My following article below was originally published by SERIOUS WONDER:
Staring into my monitor, the bright light glaring across my face quickly dissipates as darkness enshrouds the screen. The faint glimmer of an unknown substance appears, still and inanimate. Almost suddenly, there is movement, like witnessing alien life for the first time as it reveals itself. This is Confluence – a short film, directed and edited by Noah Shulman, which exposes its viewers to “entire ecosystems of complicated, interconnected life.”
The setting of the film is like watching a science-fiction dystopia unravel. As you go deeper into Confluence, however, beauty emerges from the unknown microscopic objects. A series of movements cascade across the screen, developing a sense of awe and curiosity as each new mystery materializes. Ambiguity is the film’s greatest feature as each viewer is left with nothing but their imagination to decide what exactly they’re looking at.
“The film includes extreme close-ups of everything from magnetic to chemical and heat reactions, but it’s up to the viewers to extrapolate from what they can see to imagine the larger, more conventional view that they can’t. Trying to discern what it is you’re watching is part and parcel of the mental exercise.” – Confluence
Serious Wonder was able to speak with Noah Shulman, the Director/Editor of Confluence. Shulman is a motion graphics designer who has worked with various clients, such as Nike, National Geographic, Armani Exchange, MTV Networks, etc. We spoke briefly about the film, how it was produced, and his hopes in its future usage.

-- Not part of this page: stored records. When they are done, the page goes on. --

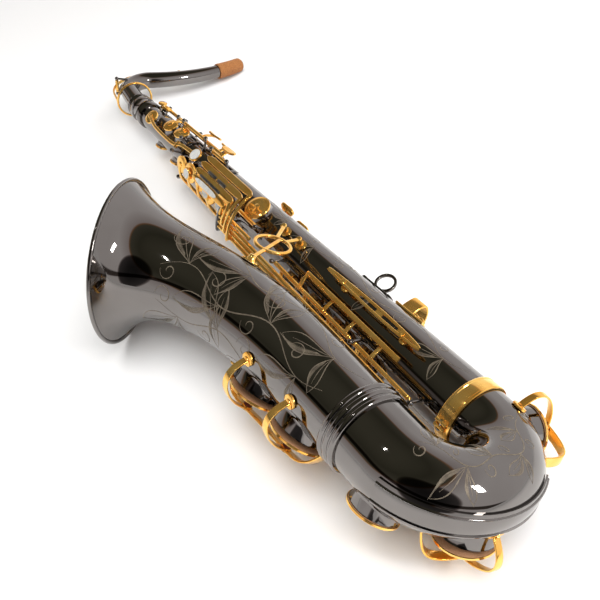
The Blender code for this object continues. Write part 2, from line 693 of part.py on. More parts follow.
def make_low_keys():
    bell_hinge = (-30, 10)
    key("low_b_key", "low_b", bell_hinge, (28, 66), -LOW_OPEN, rise=5.0)
    key("low_bb_key", "low_bb", bell_hinge, (88, 126), -LOW_OPEN, rise=5.0)
    posts = [(s, bell_hinge[0], bell_hinge[1] + POST_REACH) for s in (25.3, 68.7, 85.3, 128.7)]
    low_cs_hinge = (-55, 10)
    bow_key("low_cs_key", "low_cs", bell, low_cs_hinge, (15.5, 36), 0.0)
    posts += [(s, low_cs_hinge[0], low_cs_hinge[1] + POST_REACH) for s in (12.8, 38.7)]
    ribs("bell_key_rib", bell, bell_hinge[0], posts)
    bow_key("low_c_key", "low_c", tube, (-100, 12), (22, 70), -LOW_OPEN)
    bow_key("low_eb_key", "low_eb", tube, (-66, 9), (22, 70), 0.0)
    hinges = ((-100, 12), (-66, 9))
    posts = [(y, angle, height + POST_REACH) for angle, height in hinges for y in (19.3, 72.7)]
    ribs("bow_key_rib", tube, -84, posts)


def bow_key(name, hole, pipe, hinge, span, opened):
    """A key of the bow, hinged beside the body or the bell; its arm passes over the lower post to the bow."""
    start, end = hinge_line(pipe, hinge, span)
    angle, height = hinge

    def in_bow(place, height):
        """The same point, in the bow's own place and angle."""
        if pipe is tube:
            turn, turned = -bow_turn(BOW_LEG + place), angle
        else:
            turn, turned = 180 + bow_turn(BOW_LEG + BELL_START_Y + place), -180 - angle
        return turn, turned, height + pipe(place)[4] - bow(turn)[4]

    over = in_bow(span[0] - 5, height + OVER_POST)
    arm = [in_bow(span[0] + 7, height + ON_HINGE), *path(over, cup_top(hole), 6, 5.0)]
    pieces = [cylinder(start, end, HINGE_R, 8), cup(hole), strap(bow, arm, 5.0, 2 * ARM)]
    turn = (start, end - start, opened) if opened else None
    combine(name, "gold_lacquer", pieces, pivot=(start + end) / 2, turn=turn)


def arch(first, second, height, steps=8):
    """Stops of a flat-topped arch over a pipe between two (place, angle) feet."""
    found = []
    for i in range(steps + 1):
        share = (1 - math.cos(math.pi * i / steps)) / 2
        at, angle = (a + (b - a) * share for a, b in zip(first, second))
        found.append((at, angle, 1.4 + (height - 1.4) * (1 - (2 * share - 1) ** 8)))
    return found


def guard(name, holes, height, side, margin, arm_side=False):
    """A key guard: an arch along the pipe over the cups, and a half arch down to one side over each.

    With arm_side the arch along the pipe is the half one, away from the key's arm, and the other is whole.
    """
    pipe, first, angle, radius = HOLES[holes[0]]
    last = HOLES[holes[-1]][1]
    arc = AXIS_SPACING / 2 + radius * math.cos(math.radians(angle))
    step = margin if pipe is bell else math.degrees(margin / arc)
    spine = arch((min(first, last) - step, angle), (max(first, last) + step, angle), height)
    pieces = [strap(pipe, spine[4:] if arm_side else spine, 8.0, 1.8)]
    for hole in holes:
        at = HOLES[hole][1]
        crossing = arch((at, angle - side), (at, angle + side), height)
        pieces.append(strap(pipe, crossing if arm_side else crossing[4:], 8.0, 1.8))
    combine(name, "gold_lacquer", pieces)


def make_guards():
    guard("low_eb_guard", ["low_eb"], 23.0, 62, 31, arm_side=True)
    guard("low_c_guard", ["low_c"], 26.0, 52, 36, arm_side=True)
    guard("bell_key_guard", ["low_b", "low_bb"], 24.0, -62, 35)


# ---------------------------------------------------------------- fittings


RING_R = 17.0


def make_brace():
    """The ring brace between body and bell, on two posts of the body and one foot on the bell."""
    feet = [on(tube, y, 122, 9.0) for y in (264, 237)]
    bell_foot = on(bell, 186, 57, 5.0)
    middle = (feet[0] + feet[1]) / 2 * 0.5 + bell_foot * 0.5
    normal = (feet[0] - bell_foot).cross(feet[1] - bell_foot)
    pieces = [hoop(middle, normal, RING_R, 3.6, 3.0, 18)]
    for foot, y in zip(feet, (264, 237)):
        arm = foot - middle
        pieces.append(bar([foot, middle + arm.normalized() * RING_R], 4.0, 2.4, normal.cross(arm)))
        pieces.append(cylinder(on(tube, y, 122, 0.7), on(tube, y, 122, 11.0), 3.2, 8))
    inner = (bell_foot - middle).normalized() * (RING_R - 1)
    pieces.append(bar([bell_foot, middle + inner, middle - inner], 4.0, 2.4, normal.cross(inner)))
    pieces.append(cylinder(on(bell, 186, 57, 0.7), on(bell, 186, 57, 7.0), 4.0, 8))
    combine("bell_brace", "gold_lacquer", pieces)


def make_side_guard():
    """The long slotted guard along the left of the lower body."""
    angle = 125
    across = outward(tube, 118, angle + 90)
    slots = [bar([on(tube, y, angle, 10), on(tube, y + 22, angle, 10)], 3.2, 6.0, across) for y in (84, 112)]
    feet = [cylinder(on(tube, y, angle, 0.6), on(tube, y, angle, 12), 2.6, 8) for y in (76, 160)]
    rail = strap(tube, [(54, angle, 10), (184, angle, 10)], 9.0, 2.0)
    combine("side_guard", "gold_lacquer", [rail, *feet], slots)


def make_strap_ring():
    angle = 32
    base = strap(tube, [(140, angle, 1.6), (176, angle, 1.6)], 10, 2.0)
    eye = hoop(on(tube, 158, angle, 11), outward(tube, 158, angle + 90), 9.5, 3.0, 3.6, 16)
    combine("strap_ring", "black_nickel", [base, eye])


def make_thumb_hook():
    angle = 34
    base = strap(tube, [(94, angle, 1.8), (130, angle, 1.8)], 11, 2.2)
    curl = ((34, 1.5), (33, 12), (29, 19), (18, 21), (4, 19))
    hook = bar([on(tube, 118, around, height) for around, height in curl], 15, 2.6, Vector((0, 1, 0)))
    combine("thumb_hook", "gold_lacquer", [base, hook], pivot=on(tube, 112, angle, 1.8))


def make_thumb_rest():
    combine("thumb_rest", "black_roller", [disc(on(tube, 440, 12, 2.4), outward(tube, 440, 12), 9.0, 3.4)])


def centre_on_origin():
    """Moves every part so that the middle of the whole instrument's box is at the origin."""
    bpy.context.view_layer.update()
    points = [obj.matrix_world @ vertex.co for obj in bpy.data.objects for vertex in obj.data.vertices]
    lowest = Vector([min(point[axis] for point in points) for axis in range(3)])
    highest = Vector([max(point[axis] for point in points) for axis in range(3)])
    for obj in bpy.data.objects:
        obj.location -= (lowest + highest) / 2


def main():
    clear_scene()
    make_body_tube()
    make_bow()
    make_bow_guard()
    make_bell()
    make_ferrules()
    make_neck_receiver()
    make_neck_screw()
    make_neck()
    make_neck_cork()
    make_lower_stack()
    make_upper_stack()
    make_side_keys()
    make_palm_keys()
    make_octave_keys()
    make_gs_key()
    make_table()
    make_low_keys()
    make_guards()
    make_brace()
    make_side_guard()
    make_strap_ring()
    make_thumb_hook()
    make_thumb_rest()
    centre_on_origin()


main()
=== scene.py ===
"""The look of the tenor saxophone: fine pieces in place of the faceted solids, each riding on the same body.

Lengths are millimetres until a mesh is made. A point on a pipe is (place, angle, height): the place along it,
the angle round it and the height above its surface. Angles run from a pipe's own 0 degree side through +Z.
"""

import json
import math
import random

import bmesh
import bpy
from mathutils import Matrix, Vector

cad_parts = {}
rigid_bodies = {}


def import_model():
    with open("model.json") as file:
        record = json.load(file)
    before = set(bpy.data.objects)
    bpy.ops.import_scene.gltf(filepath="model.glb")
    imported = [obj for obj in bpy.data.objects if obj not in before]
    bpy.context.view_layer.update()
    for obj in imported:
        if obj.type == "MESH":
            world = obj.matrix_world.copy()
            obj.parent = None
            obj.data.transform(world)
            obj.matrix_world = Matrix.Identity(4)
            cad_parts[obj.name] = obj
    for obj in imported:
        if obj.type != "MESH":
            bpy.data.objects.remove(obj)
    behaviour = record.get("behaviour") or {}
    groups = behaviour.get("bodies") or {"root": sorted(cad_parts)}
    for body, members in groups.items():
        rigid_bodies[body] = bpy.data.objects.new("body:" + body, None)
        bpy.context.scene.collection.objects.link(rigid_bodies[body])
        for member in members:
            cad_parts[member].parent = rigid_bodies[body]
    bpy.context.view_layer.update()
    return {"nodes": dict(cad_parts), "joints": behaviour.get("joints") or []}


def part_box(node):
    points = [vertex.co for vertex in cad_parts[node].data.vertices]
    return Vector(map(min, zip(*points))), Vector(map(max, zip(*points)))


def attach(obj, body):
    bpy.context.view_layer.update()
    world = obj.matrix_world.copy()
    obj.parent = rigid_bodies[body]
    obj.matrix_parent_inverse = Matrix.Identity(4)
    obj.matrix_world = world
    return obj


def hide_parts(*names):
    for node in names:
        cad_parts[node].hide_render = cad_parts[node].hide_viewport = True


MM = 0.001
UP = Vector((0, 0, 1))

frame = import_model()


# ---------------------------------------------------------------- sizes taken from the frame


GAP = 0.3
NECK_JOINT = next(joint for joint in frame["joints"] if joint["child"] == "neck")
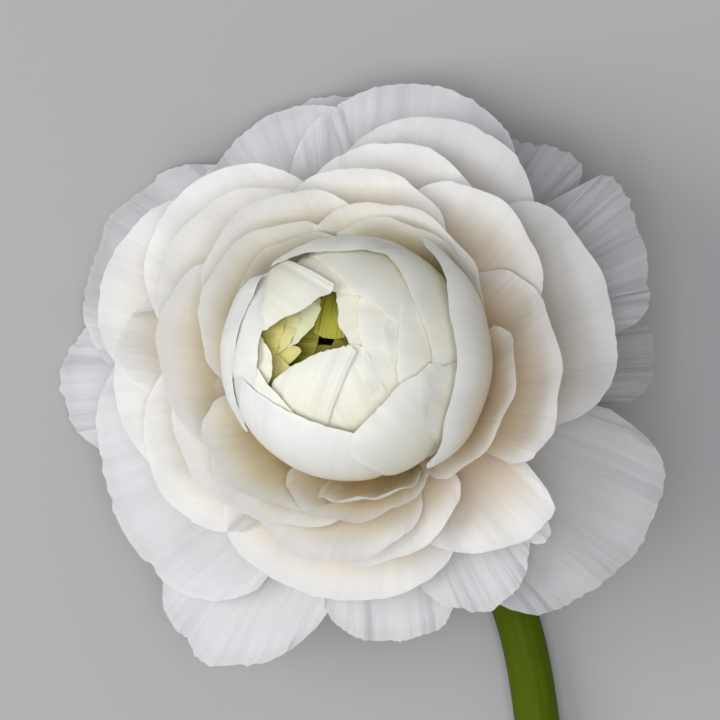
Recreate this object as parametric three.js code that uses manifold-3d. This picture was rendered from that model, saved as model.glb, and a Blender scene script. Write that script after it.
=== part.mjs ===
// A white ranunculus flower, picked, lying on a surface with its bloom facing up.
// Millimetres. +Z is up, the surface is z = 0, and the stem runs toward -Y.
//
// Every petal is a fan-shaped leaf with its foot on the receptacle. It is drawn flat, bent
// along a curve that runs out from the bloom's axis and up, and curved across its width.
// The petals are named by where they sit: guards, cup, globe, heart and core, from the
// outside in. Each whorl's feet are fused into a small dish round the receptacle's post.

import * as THREE from 'three';
import { mergeVertices } from 'three/addons/utils/BufferGeometryUtils.js';
import Module from 'manifold-3d';

// Driving dimensions
const receptacleHeight = 20; // of the point the petals grow from, above the surface
const bloomTilt = 16.5; // degrees that the bloom's axis leans off upright
const bloomLeansToward = 141; // degrees from +X, up and to the left as seen from above
const petalThickness = 0.7;
const layerGap = 0.3; // clear space between neighbouring pieces
const mergeTolerance = 0.02; // triangles flatter than this to their neighbours are merged
const floorBlend = 1.5; // softness of the bend where a petal comes down on the surface
const petalFoot = 4.5; // radius at which an open petal starts
const phaseStep = 1.7; // radians between the rim waves of one petal and those of the next

// The receptacle's post, and the dish of fused petal feet that each whorl has round it:
// lower and upper height at the post, then radius, lower and upper height at the dish's rim
const postRadius = 3;
const postTop = 15.2;
const postRoot = -8.4; // how far down the post reaches inside the stem
const boreReach = 20; // half length of the bore that clears the post
const calyxTop = -4.9;
const hubRadius = 4.6;
const turnedSides = 14;
const sepalDish = [-4.6, -2.9, 6.5, -4.6, -2.9];
const guardDish = [-2.6, -0.75, 12, -2.4, -0.4];
const cupDish = [-0.4, 1.35, 11, 0.2, 3.1];
const globeDish = [1.75, 6.3, 12.5, 5.6, 11];
const heartDish = [7.1, 9.3, 6.2, 8.3, 9.6];
const coreDish = [10.2, 12.3, 5, 11.1, 12.4];
const stamenDish = [13.2, 14.1, 4.9, 13.6, 14.1];

// The globe of closed petals: ellipsoids round one centre, one inside the other
const globeCentre = 21.4; // along the bloom's axis
const closedFoot = -72; // degrees, where a closed petal leaves its dish

// Stem
const stemTopRadius = 3.5;
const stemEndRadius = 4.1;
const calyxRadius = 4.3; // swelling just under the sepals
const calyxDepth = 0.7;
const stemSink = 1.5; // of the stem's top below the calyx's top
const stemSides = 12;
const stemSteps = 36;
const stemPath = [
  [3.2, -3.4, 9.6], [8.2, -9.8, 5.2], [15, -21.5, 3.75], [22.5, -38.2, 3.6],
  [27, -62, 3.75], [31, -90, 3.9], [33, -117, 4], [33.5, -141, 4.1],
];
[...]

Thank you for taking the time in speaking with me. Confluence is a very unique film and quite eye catching, despite its 5+min length. What was it in which inspired you to produce such a film?
N: The idea behind the film was to capture inanimate objects and materials that are present in our everyday lives and reveal a new life which gives meaning and structure. Confluence was shot using extreme macro and microscopic photography with the goal of bringing a hyper-realistic abstract quality to the image. I wanted to provide a gradual progression of both visuals and sounds so that the viewer can flow through a journey from dark to light and from chaos to calm. The goal was for the viewers not to directly make a connection to a specific object, but instead to have a sense of wonder and imagination as to what they were seeing.
These goals lead to the bigger picture of the visual and sonic choices I made to create Confluence. This film was part of a larger exploration of the human mind in an exhibit called Mental Fabrications; an installation aiming to map the mind’s mental landscape through electroencephalogram (EEG) and 3D Printing.
The film was designed to stimulate the viewers’ brains and create certain reactions; specifically, focus, relaxation and concentration. The EEG’s information would be sent to a custom algorithm to create a three dimensional map of thought patterns and reactions of viewers while they watch the film. From there, a viewer’s personal landscape is created out of patterns and becomes a tangible piece of art through 3D printing. Mental Fabrications asks what the geography of the mind looks like and goes in search of that answer, with the help of Confluence.
The richness in the film, its overall visual clarity of microscopic “life,” is what makes this film eye candy to its viewers. What resources did you have to use to achieve such a feat, and what exactly was the significance in it being shot in 4K?
N: We carefully chose and experimented with a lot of different materials, from everyday household detergents, to bizarre chemicals I can’t even recall at this point. I don’t want to give away too many secrets but there is some magnetic shavings, instant snow and dishwashing detergent used in the film. I chose not to do any time-lapse work in this film and as such it took a lot of patience on all parties to capture the right moments and reactions in real-time. We used a few speciality lenses which were mainly used for still photography and our focal plane was so minimal that everything had to occur in the precise distance from the lens and focal plane. For Confluence, I chose to shoot and finish the film on the Red Epic at 4K resolution. The term “4k” is a buzzword right now but I wanted to explore the significance of being able to see such detail than we are normally used to. Generally, I have an affinity for large scale artwork that takes up a wall or consumes the viewer’s field of view. In its ideal form, I want the viewer to watch the film in 4K completely isolated and consumed by the imagery, shut off from the rest of the world.
How do you see this film’s reaction going? Are there certain other applications in the fields of science and technology in which this film could possibly benefit or be expanded on?
N: I think there’s been a great response thus far. The film and the installation has gotten press by ABC News, The Verge, Mashable and other great websites! I love reading viewers’ comments on RED’s 4K Youtube page, wondering what materials were used in the film.
I think this idea is in its infancy and it absolutely can be expanded upon to the human body, as well as expose new worlds from inside other objects that are all around us. The idea of presenting in 4K is just as important, as there is something very interesting in capturing something not visible to the human eye and expanding it into a large scale, ultra sharp image. All of these techniques give new meanings to objects that are all around us that we take for granted.